[BEGIN]

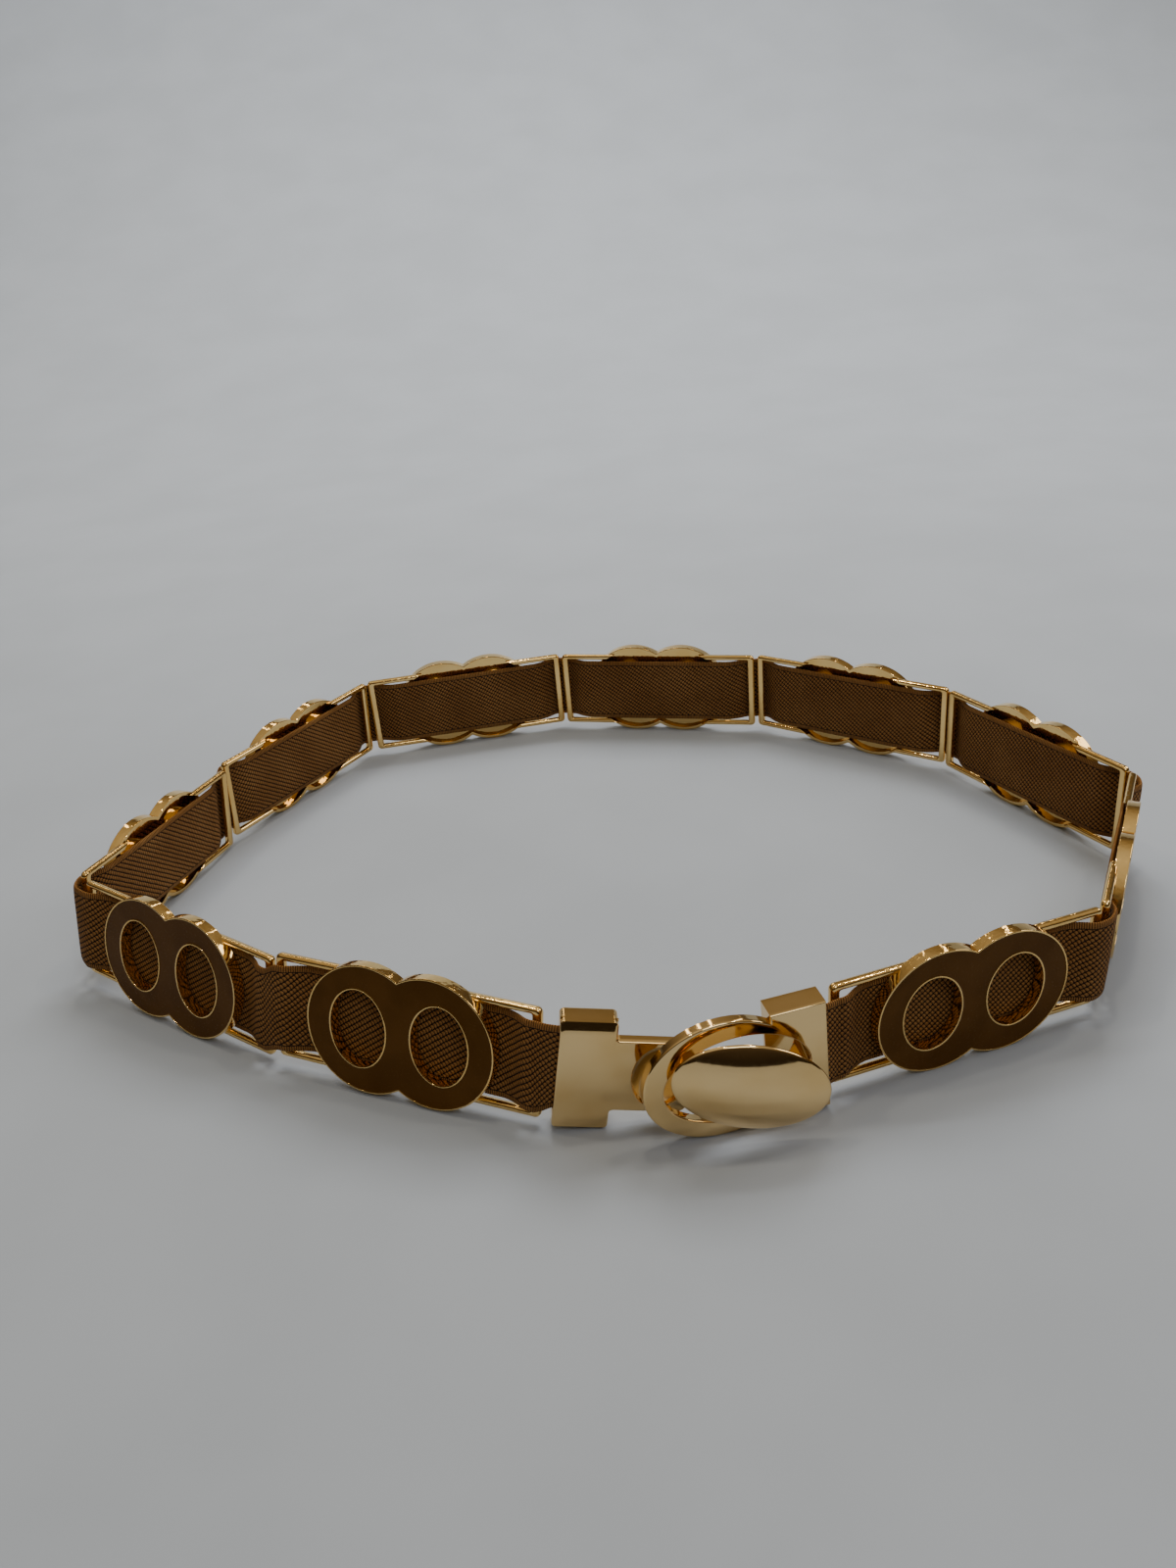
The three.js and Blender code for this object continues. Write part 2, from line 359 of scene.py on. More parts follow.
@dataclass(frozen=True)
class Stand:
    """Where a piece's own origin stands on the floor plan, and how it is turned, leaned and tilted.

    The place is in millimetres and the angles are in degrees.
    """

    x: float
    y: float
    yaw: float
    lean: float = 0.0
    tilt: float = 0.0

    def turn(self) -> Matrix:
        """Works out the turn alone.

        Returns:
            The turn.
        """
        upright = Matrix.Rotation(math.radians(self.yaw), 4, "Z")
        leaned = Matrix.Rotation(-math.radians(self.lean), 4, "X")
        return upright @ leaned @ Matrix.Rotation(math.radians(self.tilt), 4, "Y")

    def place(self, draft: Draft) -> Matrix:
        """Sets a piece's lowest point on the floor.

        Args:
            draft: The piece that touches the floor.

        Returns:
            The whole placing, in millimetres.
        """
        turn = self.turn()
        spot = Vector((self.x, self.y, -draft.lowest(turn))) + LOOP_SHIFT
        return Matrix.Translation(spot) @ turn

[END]

**Exercise**
Starting at the top of the data above, repeat every line exactly until the line containing "leaned and tilted." has been given, then stop.

**Output of the exercise**
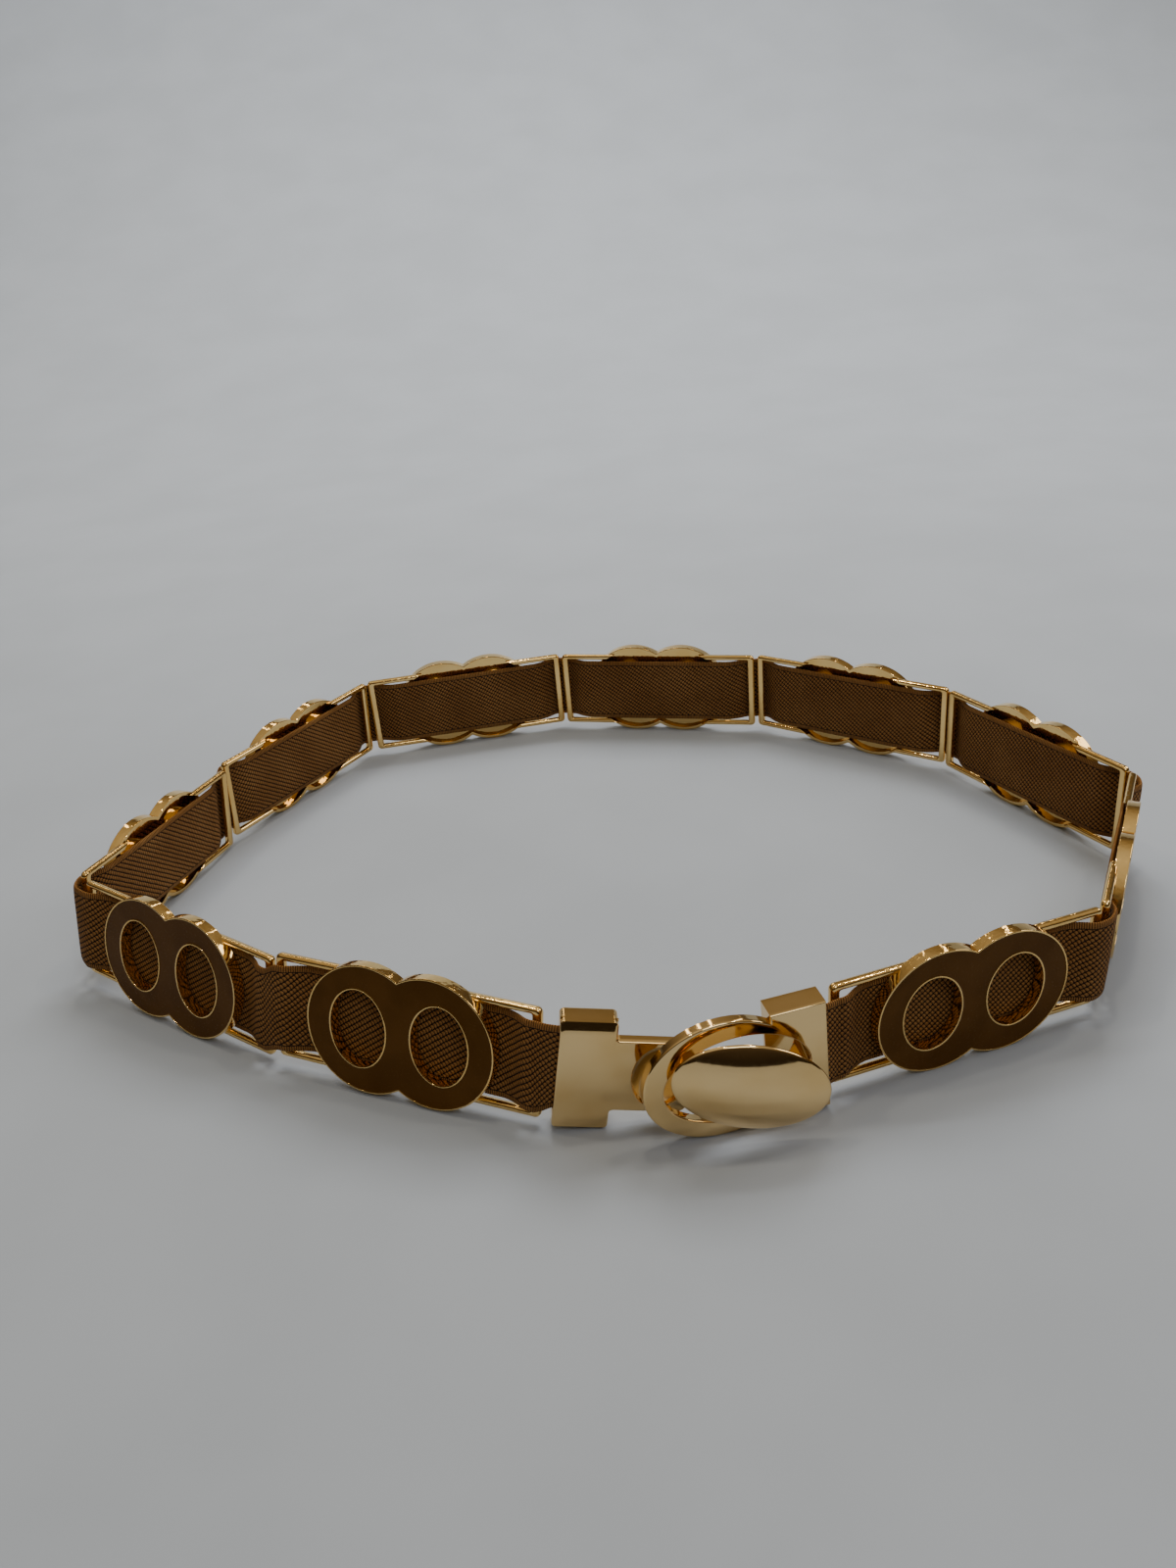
The three.js and Blender code for this object continues. Write part 2, from line 359 of scene.py on. More parts follow.
@dataclass(frozen=True)
class Stand:
    """Where a piece's own origin stands on the floor plan, and how it is turned, leaned and tilted.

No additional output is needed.